Tuesday, September 2nd, 2014

Recently the inventor of those pop-up ads apologized for creating them.  I guess he finds them annoying too.  Here’s my take: Many websites offer all kinds of “free services,” so they’ve decided to make money by convincing corporate advertisers that those pop-up ads, especially those targeted to a consumer’s interest, really are worth it.  I guess that’s progress.  We’ve progressed from the carnival quack screaming about his wondrous elixirs; to TV’s screaming used car salesmen (they’re invariably men—they scream the best, Toyota’s ever-present spokeslady notwithstanding); and finally to the internet’s pop-up ads, which now are often videos with people—you guessed it—screaming about some wonderful product they’re selling or recommending (streaming video’s inventor should also apologize!).

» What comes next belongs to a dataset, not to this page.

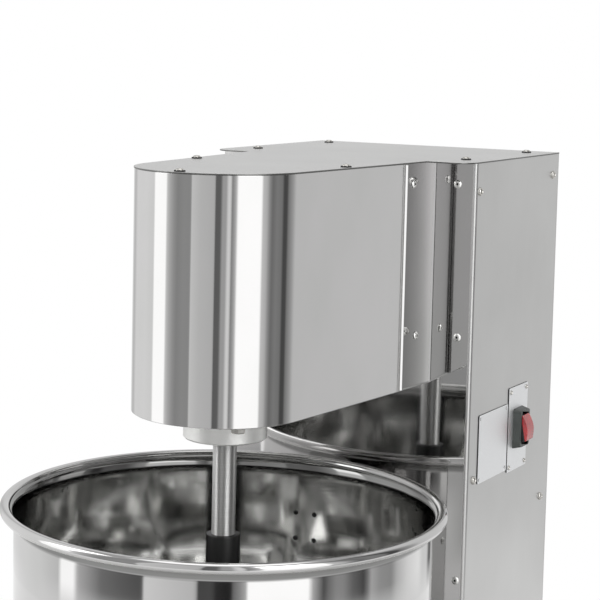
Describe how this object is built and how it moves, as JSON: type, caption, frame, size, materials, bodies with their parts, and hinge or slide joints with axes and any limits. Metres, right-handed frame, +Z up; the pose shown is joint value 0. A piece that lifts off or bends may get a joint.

I can’t believe any sane person enjoys this.  Millennials love to scream—go to Central Park in the summer to any GMA concert, or to any popular protest event that’s a la mode.  GenXers love to scream at their kids—they have kids now, and the GenXers pandering to their every need has backfired for these paraents.  Baby boomers no longer scream—they lost their voices (and hearing, for that matter) screaming at protests (against the Vietnam War instead of against Wall Street or Israel), rock concerts (lots of dBs there), and their kids (the boomers overly permissive parents too).  I suppose turn-about is fair play.  The internet is so democratic that it screams at all of us, although it can tailor the content of the screams to the audience using all that info about ourselves that we give the data brokers.